* Data block
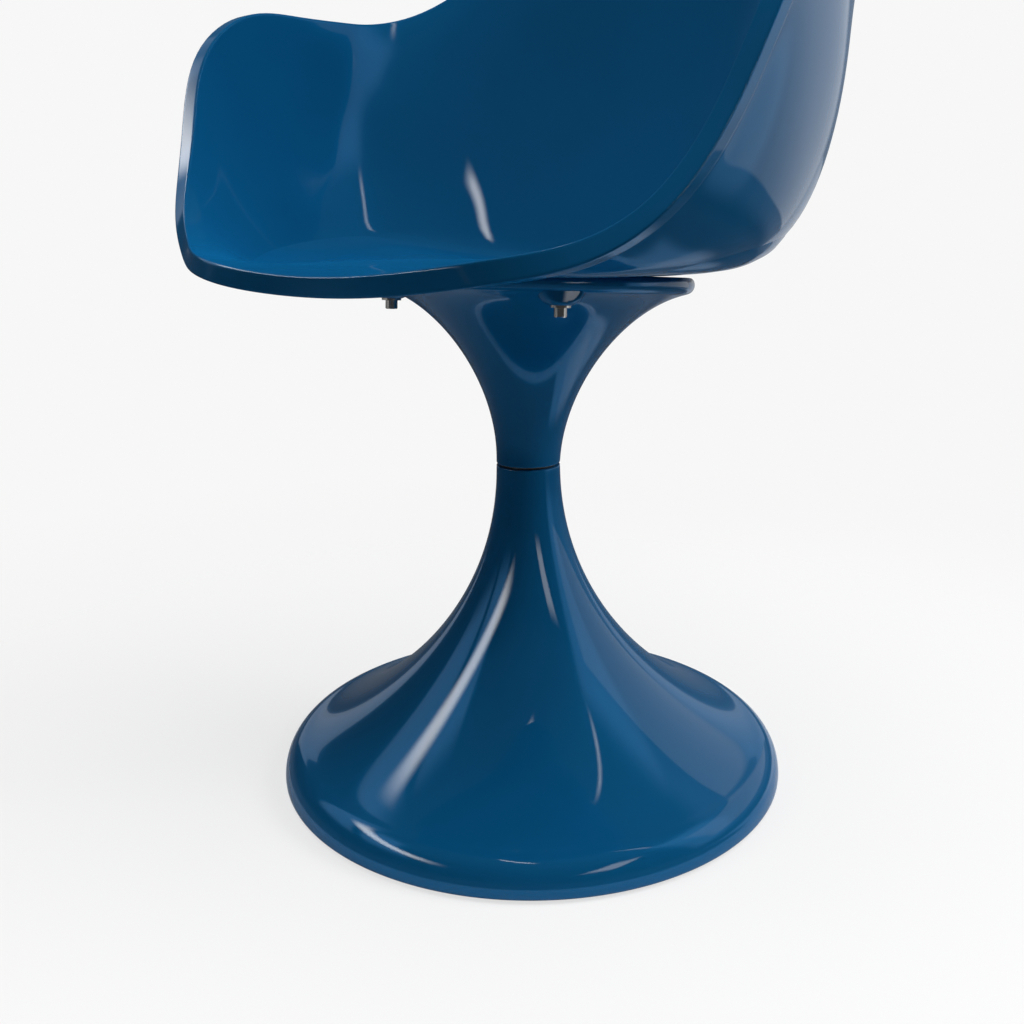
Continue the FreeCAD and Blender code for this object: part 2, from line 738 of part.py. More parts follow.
def make_seat_screw(place):
    """A socket head screw from under a boss up into its insert."""
    seat = -BOSS_DROP - WASHER_THICKNESS
    head_bottom = seat - SCREW_HEAD_HEIGHT
    chamfered = SCREW_HEAD_RADIUS - SCREW_HEAD_CHAMFER
    screw = turned_polygon(
        [
            (0, head_bottom),
            (chamfered, head_bottom),
            (SCREW_HEAD_RADIUS, head_bottom + SCREW_HEAD_CHAMFER),
            (SCREW_HEAD_RADIUS, seat),
            (SCREW_RADIUS, seat),
            (SCREW_RADIUS, SCREW_REACH),
            (0, SCREW_REACH),
        ]
    )
    screw = screw.cut(hexagon(SCREW_SOCKET_FLATS, head_bottom, head_bottom + SCREW_SOCKET_DEPTH))
    screw.translate(place)
    return on_seat(screw)


def make_seat_washer(place):
    bottom = -BOSS_DROP - WASHER_THICKNESS
    return on_seat(ring(SCREW_HOLE_RADIUS, WASHER_RADIUS, bottom, -BOSS_DROP, place))


def make_seat_insert(place):
    """A threaded insert moulded into the seat's boss."""
    return on_seat(ring(SCREW_RADIUS, INSERT_RADIUS, 0, INSERT_LENGTH, place))


def level(share):
    """Height of a rim station over the flange."""
    if share < 0:
        return FRONT_DROP * share
    if share < 1.0:
        return ARM_RISE * share
    return ARM_RISE + (BACK_RISE - ARM_RISE) * (share - 1.0)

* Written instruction
Quote the material exactly, leaving nothing out.

* Full solution
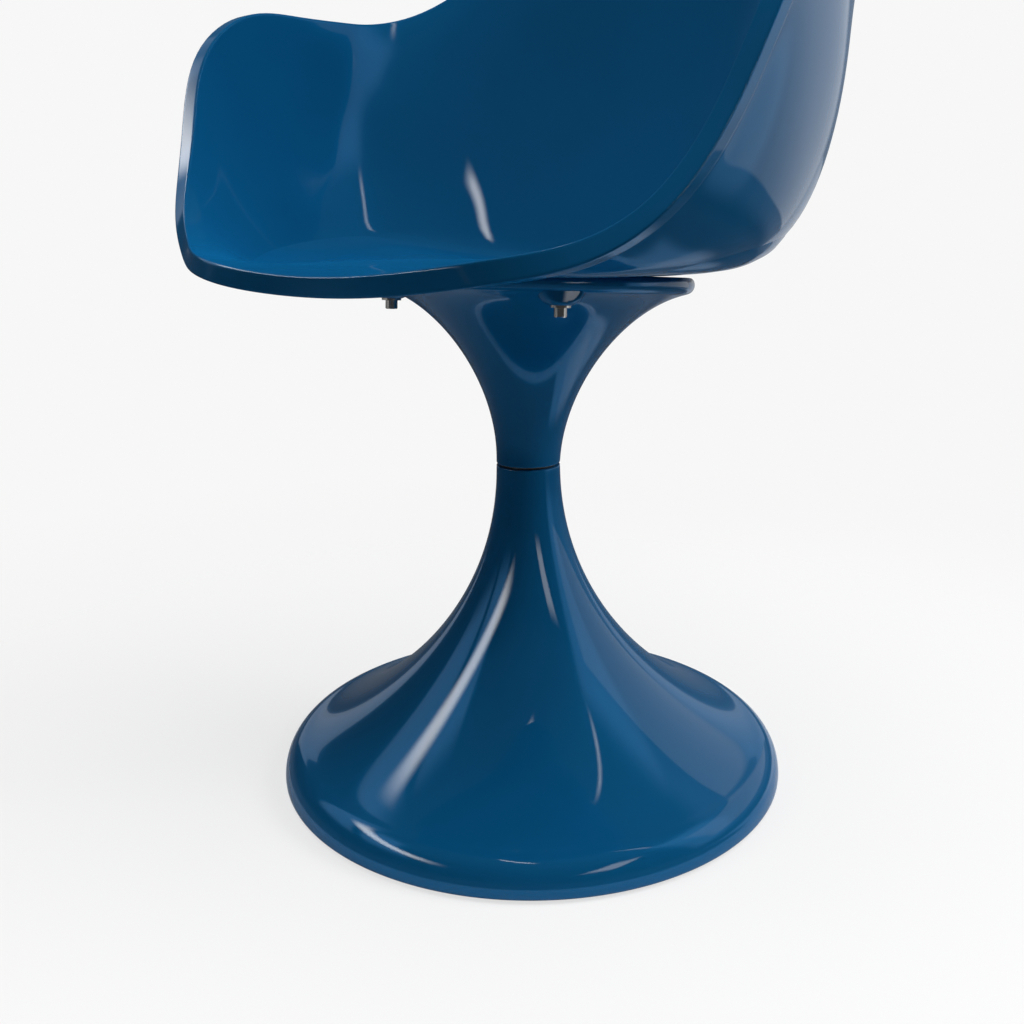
Continue the FreeCAD and Blender code for this object: part 2, from line 738 of part.py. More parts follow.
def make_seat_screw(place):
    """A socket head screw from under a boss up into its insert."""
    seat = -BOSS_DROP - WASHER_THICKNESS
    head_bottom = seat - SCREW_HEAD_HEIGHT
    chamfered = SCREW_HEAD_RADIUS - SCREW_HEAD_CHAMFER
    screw = turned_polygon(
        [
            (0, head_bottom),
            (chamfered, head_bottom),
            (SCREW_HEAD_RADIUS, head_bottom + SCREW_HEAD_CHAMFER),
            (SCREW_HEAD_RADIUS, seat),
            (SCREW_RADIUS, seat),
            (SCREW_RADIUS, SCREW_REACH),
            (0, SCREW_REACH),
        ]
    )
    screw = screw.cut(hexagon(SCREW_SOCKET_FLATS, head_bottom, head_bottom + SCREW_SOCKET_DEPTH))
    screw.translate(place)
    return on_seat(screw)


def make_seat_washer(place):
    bottom = -BOSS_DROP - WASHER_THICKNESS
    return on_seat(ring(SCREW_HOLE_RADIUS, WASHER_RADIUS, bottom, -BOSS_DROP, place))


def make_seat_insert(place):
    """A threaded insert moulded into the seat's boss."""
    return on_seat(ring(SCREW_RADIUS, INSERT_RADIUS, 0, INSERT_LENGTH, place))


def level(share):
    """Height of a rim station over the flange."""
    if share < 0:
        return FRONT_DROP * share
    if share < 1.0:
        return ARM_RISE * share
    return ARM_RISE + (BACK_RISE - ARM_RISE) * (share - 1.0)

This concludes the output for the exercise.